Ottoniel Pacheco Fillot, ingeniero agrícola y uno de los profesionales pertenecientes a la asociación, cree que, después del cacao, el maíz sigue siendo uno de los productos que más salida tienen en cuanto a la comercialización.
“Eso —explica— nos ha permitido establecer tratos con asociaciones de bolleros del municipio de Arjona, por ejemplo, quienes, por no cultivar maíz ni tener capital, adquieren las mazorcas con ciertos productores que se las fían, pero se las cobran de manera caprichosa, a medida que van vendiendo sus bollos. Nosotros les hemos planteado propuestas más humanitarias y es posible que dentro de poco comencemos a trabajar de común acuerdo”.

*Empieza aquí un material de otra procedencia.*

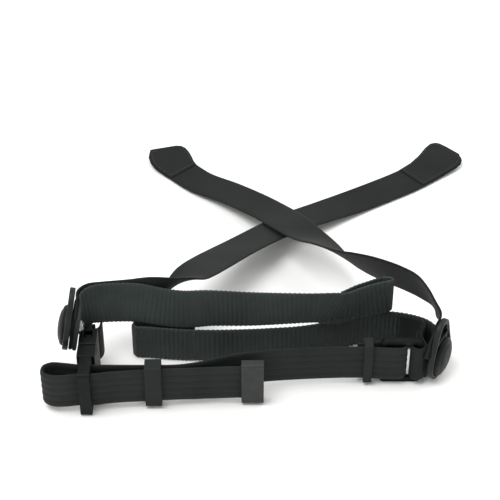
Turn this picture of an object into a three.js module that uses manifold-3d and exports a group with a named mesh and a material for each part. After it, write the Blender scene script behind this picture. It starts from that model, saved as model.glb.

Además del ingeniero agrónomo, la asociación cuenta con una trabajadora social que asesora a los desplazados y a sus familias, lo mismo que en un cuerpo de profesionales del mismo área, aportado por aliados comerciales como la “Nacional de Chocolates”, el “Fondo Rotario”, la “Gestora Acompañante” y la “Gestora Regional”. En estas últimas también depositan el dinero que obtienen de sus negociaciones y lo recuperan a manera de préstamos que cada cultivador debe ir cancelando de manera responsable y puntual.
Un grueso número de mujeres de la asociación enviudó durante las incursiones de paramilitares y guerrilleros en sus corregimientos de origen, y ahora son ellas quienes dirigen sus hogares como cabeza de familia, mientras que otras, igualmente desarraigadas, sirven de acompañantes de sus esposos en el proceso liderado por ellos.
El ejemplo de la asociación ha repercutido en otra poblaciones contiguas, como en el corregimiento de Nueva Florida en donde existe una asociación de mujeres agricultoras, quienes apuntan hacia los mismos objetivos de sus hermanos marialabajenses.
Aroldo Fuentes Pérez fue uno de los que pudieron regresar a su pueblo, gracias a la ayuda de la Fuerza Pública y de las trabajadoras sociales que los orientan en la asociación, pero encontró todo arrasado en una casa desconocida que en nada se parecía a la de su infancia. Fue poco lo que su familia pudo recuperar, pero cree que el haberse integrado a Asproagromar “ha sido como una bendición, después de tanto sufrimiento y tantas necesidades”.